Source: Aave, December 12th, 2024
WETH dominates the borrowing activity against USDC collateral on Aave, as shown below:
Source: Chaos Labs, December 12th, 2024
The preference for WETH stems from traders using USDC as stable collateral to short ETH or access DeFi strategies requiring WETH liquidity. Using USDC to borrow volatile tokens like WETH or WBTC reflects a calculated risk-management strategy. Lending market participants can also explore interest rate arbitrage opportunities by borrowing stablecoins at lower rates while earning higher yields from USDC supply positions. These funds can then be deployed across various DeFi protocols, though returns and risks vary based on market conditions.
Borrow
While supply-side strategies offer straightforward yields, borrowing strategies are more complex to execute profitably. Borrowing strategies require yields that exceed borrowing costs plus a safety margin to be profitable. Current market conditions show limited opportunities, with few pools offering high yields to offset USDC borrowing costs on Aave. A more plausible assumption in this environment is that borrowed USDC is deployed to take leveraged positions in volatile assets, amplifying potential returns if the asset's price appreciates. Borrowers primarily use volatile assets (WETH, WBTC, cbBTC) as collateral for leveraged positions. Meanwhile, yield-bearing collateral like wstETH and sUSDe offer additional returns through staking rewards while enabling USDC borrowing.

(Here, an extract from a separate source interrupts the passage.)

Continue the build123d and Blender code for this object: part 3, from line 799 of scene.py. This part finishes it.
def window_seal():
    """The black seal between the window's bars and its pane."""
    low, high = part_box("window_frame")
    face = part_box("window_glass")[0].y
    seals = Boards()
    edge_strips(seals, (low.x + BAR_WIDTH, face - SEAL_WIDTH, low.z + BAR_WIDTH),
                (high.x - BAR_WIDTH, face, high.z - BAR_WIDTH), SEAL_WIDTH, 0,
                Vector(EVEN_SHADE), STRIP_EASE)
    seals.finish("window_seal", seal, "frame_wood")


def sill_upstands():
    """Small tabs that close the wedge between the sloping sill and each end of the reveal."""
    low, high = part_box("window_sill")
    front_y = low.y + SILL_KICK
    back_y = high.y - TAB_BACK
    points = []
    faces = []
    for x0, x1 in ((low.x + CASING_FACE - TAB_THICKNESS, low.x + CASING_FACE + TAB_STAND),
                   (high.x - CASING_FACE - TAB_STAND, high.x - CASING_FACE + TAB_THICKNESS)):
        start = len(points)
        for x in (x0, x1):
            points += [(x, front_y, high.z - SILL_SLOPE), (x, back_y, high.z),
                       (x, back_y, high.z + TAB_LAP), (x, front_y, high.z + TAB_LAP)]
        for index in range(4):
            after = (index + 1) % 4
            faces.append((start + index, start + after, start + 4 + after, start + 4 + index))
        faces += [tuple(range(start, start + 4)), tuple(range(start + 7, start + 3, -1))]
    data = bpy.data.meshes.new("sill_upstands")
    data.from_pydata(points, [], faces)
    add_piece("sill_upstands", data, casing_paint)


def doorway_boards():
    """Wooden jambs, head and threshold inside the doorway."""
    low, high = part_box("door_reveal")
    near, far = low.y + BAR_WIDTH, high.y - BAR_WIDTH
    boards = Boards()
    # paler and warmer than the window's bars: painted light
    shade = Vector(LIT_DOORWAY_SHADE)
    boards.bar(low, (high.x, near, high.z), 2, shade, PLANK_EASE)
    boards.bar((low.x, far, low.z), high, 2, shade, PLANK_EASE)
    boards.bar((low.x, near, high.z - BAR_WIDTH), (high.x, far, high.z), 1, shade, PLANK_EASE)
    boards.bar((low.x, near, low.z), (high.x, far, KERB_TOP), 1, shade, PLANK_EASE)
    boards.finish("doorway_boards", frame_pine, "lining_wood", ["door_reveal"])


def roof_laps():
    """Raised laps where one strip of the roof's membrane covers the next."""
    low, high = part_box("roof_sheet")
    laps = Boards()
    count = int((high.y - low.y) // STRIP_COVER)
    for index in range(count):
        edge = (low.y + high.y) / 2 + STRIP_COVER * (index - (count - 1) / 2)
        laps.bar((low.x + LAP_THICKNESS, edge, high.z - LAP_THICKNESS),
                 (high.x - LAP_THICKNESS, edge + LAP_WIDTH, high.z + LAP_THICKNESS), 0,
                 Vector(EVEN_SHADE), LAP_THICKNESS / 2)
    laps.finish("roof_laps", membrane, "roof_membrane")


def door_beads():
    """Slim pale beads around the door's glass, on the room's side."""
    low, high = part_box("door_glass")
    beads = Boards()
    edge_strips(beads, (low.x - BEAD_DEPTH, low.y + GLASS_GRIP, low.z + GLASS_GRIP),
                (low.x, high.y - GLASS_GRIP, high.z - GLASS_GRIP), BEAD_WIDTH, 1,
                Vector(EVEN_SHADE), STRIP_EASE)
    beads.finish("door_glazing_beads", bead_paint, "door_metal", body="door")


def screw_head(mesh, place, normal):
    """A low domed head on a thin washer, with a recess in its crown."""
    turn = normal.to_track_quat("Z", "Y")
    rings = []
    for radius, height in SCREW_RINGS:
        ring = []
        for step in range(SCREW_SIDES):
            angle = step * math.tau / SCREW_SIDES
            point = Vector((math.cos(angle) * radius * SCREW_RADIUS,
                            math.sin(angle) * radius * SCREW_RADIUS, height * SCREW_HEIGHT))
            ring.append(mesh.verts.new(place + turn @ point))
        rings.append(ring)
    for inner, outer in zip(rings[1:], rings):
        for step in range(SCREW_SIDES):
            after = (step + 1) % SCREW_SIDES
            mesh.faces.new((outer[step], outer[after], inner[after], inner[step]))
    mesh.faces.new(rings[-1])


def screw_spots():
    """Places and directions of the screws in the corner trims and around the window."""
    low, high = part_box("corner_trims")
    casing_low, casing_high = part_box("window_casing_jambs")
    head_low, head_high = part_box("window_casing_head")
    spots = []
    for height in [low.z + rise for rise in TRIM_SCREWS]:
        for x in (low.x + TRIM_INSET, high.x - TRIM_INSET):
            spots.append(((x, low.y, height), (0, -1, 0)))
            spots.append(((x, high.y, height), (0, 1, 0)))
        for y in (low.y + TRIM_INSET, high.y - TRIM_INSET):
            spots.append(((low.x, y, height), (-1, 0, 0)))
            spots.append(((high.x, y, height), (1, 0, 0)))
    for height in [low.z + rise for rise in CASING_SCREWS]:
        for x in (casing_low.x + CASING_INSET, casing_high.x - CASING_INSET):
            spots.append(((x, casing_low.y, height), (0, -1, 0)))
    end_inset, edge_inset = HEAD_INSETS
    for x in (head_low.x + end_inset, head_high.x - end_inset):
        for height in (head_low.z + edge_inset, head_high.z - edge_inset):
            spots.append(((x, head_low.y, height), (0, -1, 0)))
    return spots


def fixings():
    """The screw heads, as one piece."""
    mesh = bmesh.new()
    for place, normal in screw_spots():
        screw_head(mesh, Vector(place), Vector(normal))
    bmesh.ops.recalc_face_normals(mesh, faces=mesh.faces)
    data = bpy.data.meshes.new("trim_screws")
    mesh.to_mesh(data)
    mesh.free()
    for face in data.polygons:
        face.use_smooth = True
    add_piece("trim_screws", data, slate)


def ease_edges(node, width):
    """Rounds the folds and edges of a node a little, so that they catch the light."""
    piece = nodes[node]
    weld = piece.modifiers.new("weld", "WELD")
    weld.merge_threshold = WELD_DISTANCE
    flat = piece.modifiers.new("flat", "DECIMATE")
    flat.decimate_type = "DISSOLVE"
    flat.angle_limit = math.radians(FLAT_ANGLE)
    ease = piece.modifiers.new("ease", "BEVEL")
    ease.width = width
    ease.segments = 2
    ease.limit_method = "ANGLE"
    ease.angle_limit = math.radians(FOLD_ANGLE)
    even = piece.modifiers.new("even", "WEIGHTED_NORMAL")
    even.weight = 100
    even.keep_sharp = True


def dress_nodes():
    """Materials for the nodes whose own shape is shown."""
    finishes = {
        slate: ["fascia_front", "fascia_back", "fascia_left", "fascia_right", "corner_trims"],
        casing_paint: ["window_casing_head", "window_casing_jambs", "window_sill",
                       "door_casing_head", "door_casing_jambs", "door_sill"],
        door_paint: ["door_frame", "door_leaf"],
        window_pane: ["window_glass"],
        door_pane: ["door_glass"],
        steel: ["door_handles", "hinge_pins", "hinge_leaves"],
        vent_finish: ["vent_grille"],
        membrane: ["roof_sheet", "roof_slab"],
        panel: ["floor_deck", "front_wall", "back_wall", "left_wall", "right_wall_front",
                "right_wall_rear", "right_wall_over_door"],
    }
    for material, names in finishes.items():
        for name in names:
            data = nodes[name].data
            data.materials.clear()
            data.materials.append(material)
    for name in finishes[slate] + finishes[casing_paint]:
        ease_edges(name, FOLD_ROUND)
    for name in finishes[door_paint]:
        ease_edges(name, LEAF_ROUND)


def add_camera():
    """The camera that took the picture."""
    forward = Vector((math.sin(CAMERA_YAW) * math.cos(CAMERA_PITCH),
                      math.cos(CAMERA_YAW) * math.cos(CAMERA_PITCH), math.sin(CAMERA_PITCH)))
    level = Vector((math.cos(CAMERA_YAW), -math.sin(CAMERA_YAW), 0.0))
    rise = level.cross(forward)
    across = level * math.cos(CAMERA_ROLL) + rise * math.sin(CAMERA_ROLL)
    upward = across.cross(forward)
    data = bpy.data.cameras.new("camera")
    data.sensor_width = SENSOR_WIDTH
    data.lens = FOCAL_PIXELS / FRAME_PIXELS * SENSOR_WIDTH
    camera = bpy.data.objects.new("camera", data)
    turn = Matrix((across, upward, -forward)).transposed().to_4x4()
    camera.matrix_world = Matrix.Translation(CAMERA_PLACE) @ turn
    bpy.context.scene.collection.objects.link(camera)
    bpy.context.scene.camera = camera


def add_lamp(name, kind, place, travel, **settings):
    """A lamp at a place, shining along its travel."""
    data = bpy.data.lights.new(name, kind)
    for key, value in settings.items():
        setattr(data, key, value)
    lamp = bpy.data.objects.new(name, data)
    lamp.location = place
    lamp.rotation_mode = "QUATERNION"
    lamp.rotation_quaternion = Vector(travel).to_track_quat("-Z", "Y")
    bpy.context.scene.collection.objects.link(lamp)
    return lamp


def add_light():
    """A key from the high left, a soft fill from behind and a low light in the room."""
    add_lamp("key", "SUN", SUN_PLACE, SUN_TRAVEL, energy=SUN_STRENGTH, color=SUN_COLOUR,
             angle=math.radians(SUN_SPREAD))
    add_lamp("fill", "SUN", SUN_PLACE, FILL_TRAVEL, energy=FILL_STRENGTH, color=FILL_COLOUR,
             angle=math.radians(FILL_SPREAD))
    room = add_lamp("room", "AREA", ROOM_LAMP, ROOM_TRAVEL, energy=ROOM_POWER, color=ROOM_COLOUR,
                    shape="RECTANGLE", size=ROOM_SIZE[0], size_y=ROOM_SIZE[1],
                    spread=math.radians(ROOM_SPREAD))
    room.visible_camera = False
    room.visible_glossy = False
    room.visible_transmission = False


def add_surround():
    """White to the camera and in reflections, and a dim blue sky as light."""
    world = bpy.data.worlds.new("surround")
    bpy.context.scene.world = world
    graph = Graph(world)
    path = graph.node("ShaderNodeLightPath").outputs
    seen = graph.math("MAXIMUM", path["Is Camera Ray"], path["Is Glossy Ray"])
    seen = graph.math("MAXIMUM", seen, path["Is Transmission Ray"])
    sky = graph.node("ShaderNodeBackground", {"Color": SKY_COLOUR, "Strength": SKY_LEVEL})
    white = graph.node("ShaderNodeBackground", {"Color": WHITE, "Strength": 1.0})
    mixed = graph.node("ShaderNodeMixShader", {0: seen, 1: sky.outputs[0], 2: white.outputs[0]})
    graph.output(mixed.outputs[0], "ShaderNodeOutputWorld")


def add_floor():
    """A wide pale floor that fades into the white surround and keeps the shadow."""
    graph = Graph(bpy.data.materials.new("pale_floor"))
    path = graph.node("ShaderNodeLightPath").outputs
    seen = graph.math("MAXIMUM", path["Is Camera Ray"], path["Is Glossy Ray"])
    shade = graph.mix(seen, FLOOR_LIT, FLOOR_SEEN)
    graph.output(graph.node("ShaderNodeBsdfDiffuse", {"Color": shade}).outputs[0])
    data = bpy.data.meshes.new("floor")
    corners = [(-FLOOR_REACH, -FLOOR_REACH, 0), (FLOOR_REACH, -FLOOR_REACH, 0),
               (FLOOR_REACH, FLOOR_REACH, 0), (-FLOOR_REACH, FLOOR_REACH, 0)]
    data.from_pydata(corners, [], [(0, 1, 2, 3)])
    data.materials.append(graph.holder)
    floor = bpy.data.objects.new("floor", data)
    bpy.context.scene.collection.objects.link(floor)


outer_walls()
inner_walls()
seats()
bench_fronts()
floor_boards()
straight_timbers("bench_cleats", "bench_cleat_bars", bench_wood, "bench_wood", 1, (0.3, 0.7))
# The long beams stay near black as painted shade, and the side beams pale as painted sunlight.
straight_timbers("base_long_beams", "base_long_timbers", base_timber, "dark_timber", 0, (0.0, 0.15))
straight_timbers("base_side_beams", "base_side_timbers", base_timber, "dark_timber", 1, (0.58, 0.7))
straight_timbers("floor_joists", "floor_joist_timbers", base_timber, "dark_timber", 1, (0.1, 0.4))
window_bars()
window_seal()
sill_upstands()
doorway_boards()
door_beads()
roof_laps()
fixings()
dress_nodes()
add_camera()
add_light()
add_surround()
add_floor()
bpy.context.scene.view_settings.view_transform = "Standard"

Source: Chaos Labs, December 12th, 2024
Market data since mid-November shows rising supply and borrow APYs, with borrow rates increasing sharply. Early December saw significant rate volatility, with borrow APY exceeding 20%, indicating high utilization or large withdrawals.

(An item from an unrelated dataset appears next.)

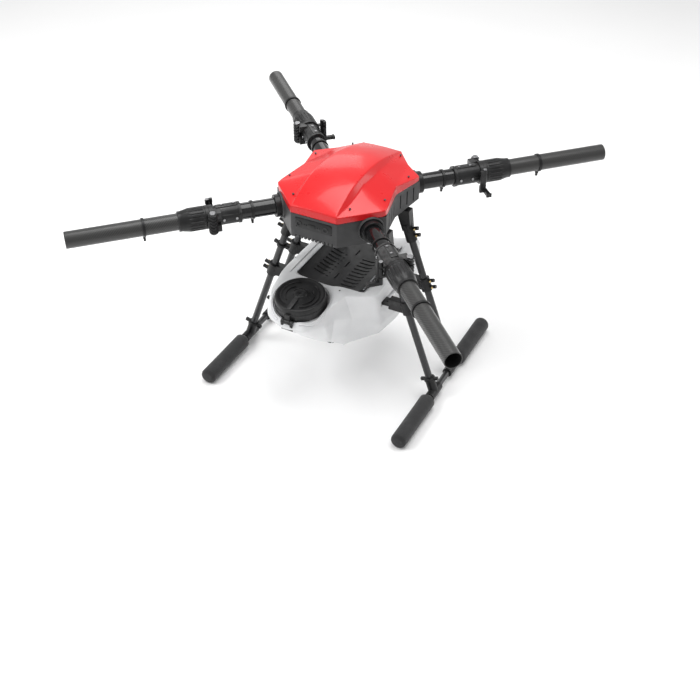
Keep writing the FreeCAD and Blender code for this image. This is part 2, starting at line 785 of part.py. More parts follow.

Source: Dune Analytics, December 12th, 2024
USDC Inflows
The total USDC supply on Aave shows that most users provide liquidity to earn supply APY rather than using it as collateral. The increase in non-collateralized supply coincides with 15-18% competitive yields. This suggests users are moving funds from lower-yield venues to capture these rates. The timing of increased USDC supply aligns with Coinbase's USDC rewards program ending, though a direct correlation cannot be confirmed.
Source: Dune analytics, December 12th, 2024
Advice on crypto-assets
This analysis is intended solely to enhance the understanding of Aave users. It is not and should not be construed as legal advice.
While MiCA does not directly apply to decentralized lending protocols, its provisions warrant careful analysis across multiple dimensions:
Advisory Activities
MiCA defines "providing advice on crypto-assets" as "offering, giving, or agreeing to give personalized recommendations to a client, either at the client's request or on the initiative of the crypto-asset service provider, regarding one or more transactions relating to crypto-assets or the use of crypto-asset services".
MiCA requires a formal client-provider relationship with binding agreements for personalized advice. Decentralized protocols like Aave do not qualify as crypto-asset service providers nor establish such relationships with users.
The data displayed on Aave's UI (supply APY, borrow APY, LTV, and utilization rate) is raw information from smart contracts. Net APY and health factor are calculated based on the user's positions to help manage exposure upon wallet connection. These metrics serve as factual protocol parameters rather than curated recommendations. The displayed information does not suggest specific actions like supplying or withdrawing assets. Users maintain full decision-making autonomy based on their due diligence despite the available financial data and educational content.
Therefore, displaying financial data on Aave's UI falls outside MiCA's definition of "providing advice on crypto-assets."
Stablecoin Requirements
MiCA establishes strict requirements for stablecoin issuers, categorizing them as either e-money tokens (EMTs) or asset-referenced tokens (ARTs):
EMTs are "a type of crypto-asset that purports to maintain a stable value by referencing the value of one official currency." At the same time, ARTs are "a type of crypto-asset that is not an electronic money token and purports to maintain a stable value by referencing another value or right or a combination thereof."
For ART issuers (Article 16):
Must be a legal entity established within the European Union
Required to draft a compliant crypto-asset white paper
Must notify the competent regulatory authority
Need to maintain reserves of underlying assets
Must maintain own funds equal to the highest of:
EUR 350,000
2% of average reserve assets
Quarter of previous year's fixed overheads
For EMT issuers (Article 48):
Must be a credit institution or electronic money institution
Required to submit a white paper to authorities
Prohibited from granting interest
Must maintain initial capital of at least EUR 350,000
Required to hold own funds equal to 2% of average outstanding EMTs
Must deposit 30% of received funds with credit institutions
Remaining funds must be invested in low-risk financial instruments in the same currency
These non-exhaustive requirements present significant challenges for many stablecoin issuers, particularly decentralized ones like DAI, which cannot meet legal personality requirements or comply with reserve asset composition and custody requirements due to their decentralized nature.